Nous ne croyons pas non plus que la création de ces nouveaux états, qui paieraient à leur suzerain un modeste tribut, fût conciliable avec l’intégrité territoriale de la Turquie, dont M. Gladstone se déclare le partisan convaincu. Il se flatte de la sauvegarder en conservant à la Porte un droit de souveraineté purement nominal. Il n’aurait garde de déposséder le sultan, qui conservera, s’il lui plaît, son titre de grand-seigneur. De fait, le propriétaire de la maison en deviendra le concierge, chargé d’en interdire l’entrée aux puissances étrangères ; il ne tirera le cordon qu’à bon escient. Comment s’y prendra le grand-seigneur quand il n’aura plus ni argent, ni armée, pour empêcher qu’on n’entre chez lui sans sa permission ou pour décourager les princes ses tributaires de se faire proclamer rois par les soldats qui leur arrivent de Moscou ? Au surplus, il faudrait que M. Gladstone convertît à ses dangereuses chimères l’Austro-Hongrie, si intéressée dans le règlement des affaires d’Orient, et dont la sûreté est si nécessaire à L’équilibre européen comme à la civilisation.

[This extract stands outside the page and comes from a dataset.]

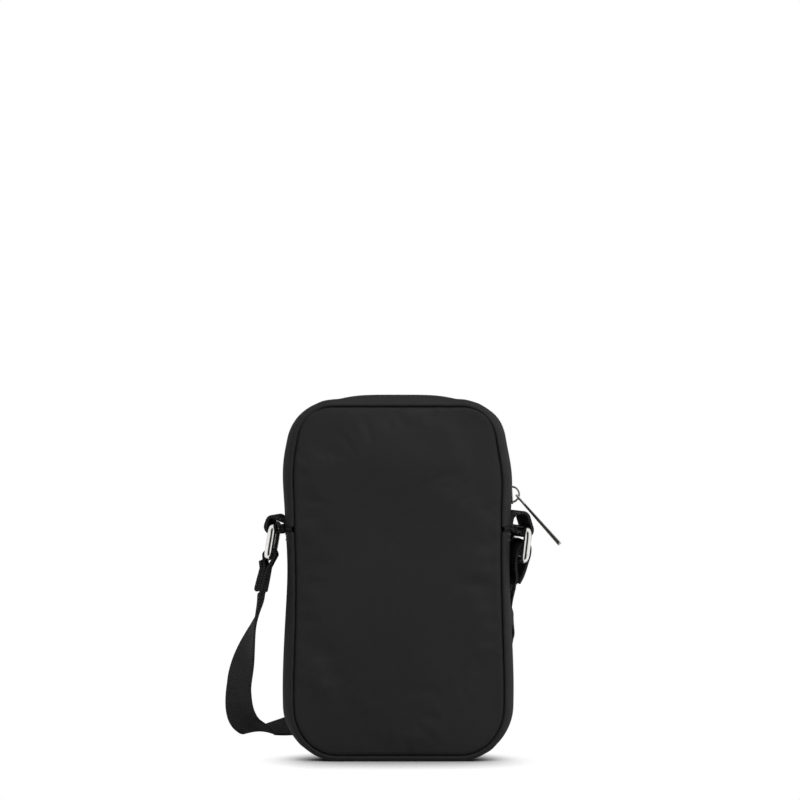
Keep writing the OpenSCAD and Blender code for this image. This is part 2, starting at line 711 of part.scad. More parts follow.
drop_places = concat(
    [drop_start],
    stretch(drop_start + lead * drop_way, bulge_place, drop_h * drop_leave_shares[0] * drop_way,
        drop_h * drop_arrive_shares[0] * bulge_way, drop_steps, 0),
    stretch(bulge_place, foot_place, drop_h * drop_leave_shares[1] * bulge_way,
        drop_h * drop_arrive_shares[1] * foot_way, drop_steps, 1),
    stretch(foot_place, drop_join - [lead, 0, 0], drop_h * drop_leave_shares[2] * foot_way,
        [drop_h * drop_arrive_shares[2], 0, 0], drop_steps, 1),
    [drop_join]
);
bulge_side = [0.87, -0.55, 0];
foot_side = [-0.03, 0.98, 0.33];
drop_sides = concat(
    [[0, -1, 0]],
    turning([0, -1, 0], bulge_side, drop_steps, 0),
    turning(bulge_side, foot_side, drop_steps, 1),
    turning(foot_side, -upright, drop_steps, 1),
    [-upright]
);
module strap_drop_left() { color("#222224") ribbon(drop_places, drop_sides); }

// The right stretch rises from the inside of the coil, through the adjuster, to its ring, and
// its end comes back from the ring and is sewn round the adjuster's middle bar.
rise_end = fold_end(right_low_bar, right_fold_lean, right_fold_l);
rise_h = rise_end[2];
adjuster_shares = [-0.07, 0.21, 0.58];
adjuster_place = [half_w, half_d, 0] + rise_h * adjuster_shares;
adjuster_way = unit([0.22, -0.62, 0.75]);
// Across a strap that runs along t and lies flat against the pouch's side.
function flat_side(t) = unit([0, t[2], -t[1]]);
adjuster_side = flat_side(adjuster_way);
adjuster_face = cross(adjuster_way, adjuster_side);
wire_r = adjuster_wire_d / 2;
ply = strap_t + 3 * layer_gap;
rail_reach = adjuster_l / 2 - wire_r;
wrap_r = wire_r + 2 * layer_gap + strap_t / 2;
under_rail = wrap_r + layer_gap;
// A place beside the adjuster's middle: along the strap, and out of its face.
function adjuster_at(along, out) = adjuster_place + along * adjuster_way + out * adjuster_face;
rise_steps = 8;
rise_join = coil_finish + [join_gap, 0, 0];
rise_way = [1, 0.1, 0.15];
rise_leave_share = 0.9;
rise_arrive_share = 0.6;
shoulder_out = 1.4;
shoulder_back = 2;
shoulder_rise_share = 0.82;
shoulder_place = [half_w + shoulder_out, half_d + shoulder_back, rise_h * shoulder_rise_share];
shoulder_way = unit([0.16, -0.8, 0.5]);
pair_way = -fold_way(right_fold_lean);
pair_shares = [0.2, 0.26];
pair_places = concat(
    stretch(adjuster_at(adjuster_l, -under_rail - ply), shoulder_place,
        rise_h * pair_shares[0] * adjuster_way, rise_h * pair_shares[0] * shoulder_way, rise_steps / 2, 0),
    stretch(shoulder_place, rise_end - 2 * lead * pair_way, rise_h * pair_shares[1] * shoulder_way,
        rise_h * pair_shares[1] * pair_way, rise_steps, 1),
    [rise_end - lead * pair_way, rise_end]
);
pair_last = len(pair_places) - 1;
pair_sides = [for (i = [0:pair_last]) flat_side(way(pair_places, i))];
// One of two plies that lie on each other: a share of the way between them, out of their face.
ply_close_share = 0.48;
function ply_places(share) = [
    for (i = [0:pair_last]) let (t = way(pair_places, i), face = cross(t, across(t, pair_sides[i])))
        pair_places[i] + face * share * ply * (1 - ply_close_share * ease(i / pair_last))
];
// Where the strap passes over the middle bar, in shares of the wrap round that bar.
hump_along_share = 1.35;
hump_out_share = 1.5;
hump_along = wrap_r * hump_along_share;
hump_out = wrap_r * hump_out_share;
rise_places = concat(
    [rise_join],
    stretch(rise_join + [lead, 0, 0], adjuster_at(-adjuster_l, -under_rail),
        rise_h * rise_leave_share * rise_way, rise_h * rise_arrive_share * adjuster_way, 2 * rise_steps, 0),
    [adjuster_at(-rail_reach + wire_r / 2, -under_rail), adjuster_at(-hump_along, hump_out),
        adjuster_at(-wire_r, wrap_r + ply), adjuster_at(wire_r, wrap_r + ply),
        adjuster_at(hump_along, hump_out), adjuster_at(rail_reach - wire_r / 2, -under_rail)],
    ply_places(1)
);
rise_sides = concat(
    [-upright],
    turning(-upright, adjuster_side, 2 * rise_steps, 0),
    [for (i = [1:6]) adjuster_side],
    pair_sides
);
module strap_rise_right() { color("#222224") ribbon(rise_places, rise_sides); }

// The returning end: it dips in to the middle bar, goes round it and runs out under the rail.
dip_shares = [2.2, 1.6];
tail_shares = [[0.8, 0.65], [1.7, -1.25]];
tail_out_share = 1.1;
return_places = concat(
    [for (i = [pair_last:-1:0]) ply_places(-1)[i]],
    [adjuster_at(rail_reach, -under_rail - ply * dip_shares[0]),
        adjuster_at(rail_reach / 2, -wrap_r - ply * dip_shares[1])],
    [for (a = [0:30:180]) adjuster_at(-sin(a) * wrap_r, -cos(a) * wrap_r)],
    [for (t = tail_shares) adjuster_at(t[0] * wrap_r, t[1] * wrap_r)],
    [adjuster_at(rail_reach, -under_rail - ply * tail_out_share),
        adjuster_at(adjuster_l, -under_rail - ply)]
);
return_sides = concat(
    [for (i = [pair_last:-1:0]) pair_sides[i]],
    [for (i = [pair_last + 1:len(return_places) - 1]) adjuster_side]
);
module strap_return_right() { color("#222224") ribbon(return_places, return_sides); }

// A wire frame with a bar across its middle.
module strap_adjuster() {
    half_l = rail_reach;
    half_across = adjuster_w / 2 - wire_r;
    color("silver") multmatrix([
        [adjuster_side[0], adjuster_way[0], adjuster_face[0], adjuster_place[0]],
        [adjuster_side[1], adjuster_way[1], adjuster_face[1], adjuster_place[1]],
        [adjuster_side[2], adjuster_way[2], adjuster_face[2], adjuster_place[2]],
        [0, 0, 0, 1]
    ]) {
        for (y = [-half_l, 0, half_l]) translate([-half_across, y, 0]) rotate([0, 90, 0])
            cylinder(d = adjuster_wire_d, h = 2 * half_across, $fn = round_fn);
        for (x = [-half_across, half_across]) {
            translate([x, -half_l, 0]) rotate([-90, 0, 0])
                cylinder(d = adjuster_wire_d, h = 2 * half_l, $fn = round_fn);
            for (y = [-half_l, half_l]) translate([x, y, 0]) sphere(d = adjuster_wire_d, $fn = round_fn);
        }
    }
}

front_panel();
back_panel();
front_foam();
back_foam();
front_lining();
back_lining();
lower_gusset();
gusset_lining();
front_binding();
back_binding();
side_seam_tapes();
zip_strip_front();
zip_strip_back();
zip_tape_front();
zip_tape_back();
zip_coil_front();
zip_coil_back();
zip_end_stops();
zip_slider_body();
zip_slider_bridge();
zip_lock_spring();
zip_puller();
tab_left();
tab_right();
side_stitches();
ring_left();
ring_right();
strap_fold_left();
strap_fold_right();
strap_drop_left();
strap_coil();
strap_rise_right();
strap_return_right();
strap_adjuster();
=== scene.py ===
"""Crossbody phone pouch: its cloth, zip, rings and strap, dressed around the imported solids.

+X is right, +Y is away from the photographed face, +Z is up, and lengths are in metres.
The origin is the middle of the face that the pouch stands on.
"""
import logging
import math
from collections.abc import Callable
from dataclasses import dataclass, field
from enum import Enum

import bmesh
import bpy
import numpy as np
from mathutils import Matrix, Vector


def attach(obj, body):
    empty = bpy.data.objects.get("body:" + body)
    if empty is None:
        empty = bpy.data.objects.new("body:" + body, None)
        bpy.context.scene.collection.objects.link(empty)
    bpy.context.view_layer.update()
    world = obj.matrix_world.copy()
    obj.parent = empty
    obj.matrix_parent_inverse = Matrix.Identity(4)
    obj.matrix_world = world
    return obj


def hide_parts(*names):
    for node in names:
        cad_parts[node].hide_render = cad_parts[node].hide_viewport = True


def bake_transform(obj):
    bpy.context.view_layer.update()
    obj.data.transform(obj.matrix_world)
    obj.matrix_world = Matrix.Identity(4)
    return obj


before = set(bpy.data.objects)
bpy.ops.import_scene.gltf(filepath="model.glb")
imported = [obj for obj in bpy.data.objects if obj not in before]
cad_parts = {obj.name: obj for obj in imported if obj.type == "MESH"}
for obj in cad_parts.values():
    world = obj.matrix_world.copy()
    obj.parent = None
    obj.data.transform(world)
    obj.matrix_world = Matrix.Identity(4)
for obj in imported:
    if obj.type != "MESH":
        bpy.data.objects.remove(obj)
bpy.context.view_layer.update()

log = logging.getLogger("pouch")
Array = np.ndarray
Triple = tuple[float, float, float]
Socket = bpy.types.NodeSocket
Thing = bpy.types.Object
MM = 0.001
FULL_TURN = 2 * math.pi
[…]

Le comte Andrassy a déclaré hautement qu’il n’entendait pas échanger son voisin paisible contre un voisin turbulent. — « De nouvelles provinces autonomes, écrivait l’autre jour un publiciste viennois, ne seraient qu’un, nouveau foyer de panslavisme, un nouveau théâtre pour des insurrections, un nouveau champ d’essai pour les aventuriers russes, une proie offerte aux convoitises de la Serbie ; en un mot, un danger permanent pour l’empire austro-hongrois. » C’est un noble fleuve que le Danube et un. fleuve très utile ; ne le livrons pas aux interlopes de la politique.

L’Europe a donné tort à M. Gladstone, elle s’est ralliée aux propositions du chef du foreign-office. Elle a pensé que le meilleur parti à prendre était de maintenir le statu quo et d’imposer à la Turquie la réforme administrative ; elle a jugé aussi que cette réforme doit consister non à stipuler pour les chrétiens d’Orient des privilèges particuliers, mais à établir un système d’institutions locales qui assure aux musulmans comme aux orthodoxes grecs, comme aux catholiques romains, un droit de contrôle dans les affaires de leurs communes et des garanties contre l’arbitraire. Quelle, que soit la bonne volonté du gouvernement turc, la tâche que s’est donnée l’Europe est très ardue, très épineuse ; nous croyons cependant qu’elle en viendra à bout, si le général Tchernaïef veut bien le lui permettre. « Occupez-vous des faits, a dit un Anglais, et les principes, prendront soin d’eux-mêmes. » Tout est difficile en Orient, et c’est la partie du monde où les principes doivent le plus compter avec les faits. Que le cabinet tory mène à bien son entreprise, ni l’Europe ni l’Angleterre ne lui marchanderont leurs éloges. Après tout, si M. Gladstone reprenait demain la conduite des affaires, il est probable que sa politique ne différerait pas sensiblement de celle de lord Derby. Ainsi va le monde : quand on est dans l’opposition on a de l’humeur, on se livre à son caprice, on met la philanthropie au-dessus des intérêts de son pays, on écrit des brochures, et ce qu’on peut faire de mieux en revenant au pouvoir, c’est de les oublier.


G. VALBERT.

  1. F. Kanitz, Donau-Bulgarien und der Balkan, historisch-geographisch-ethnogra-phische Reisestudien aus den Jahren 1860-1875, Ier vol., pages 103 et 116.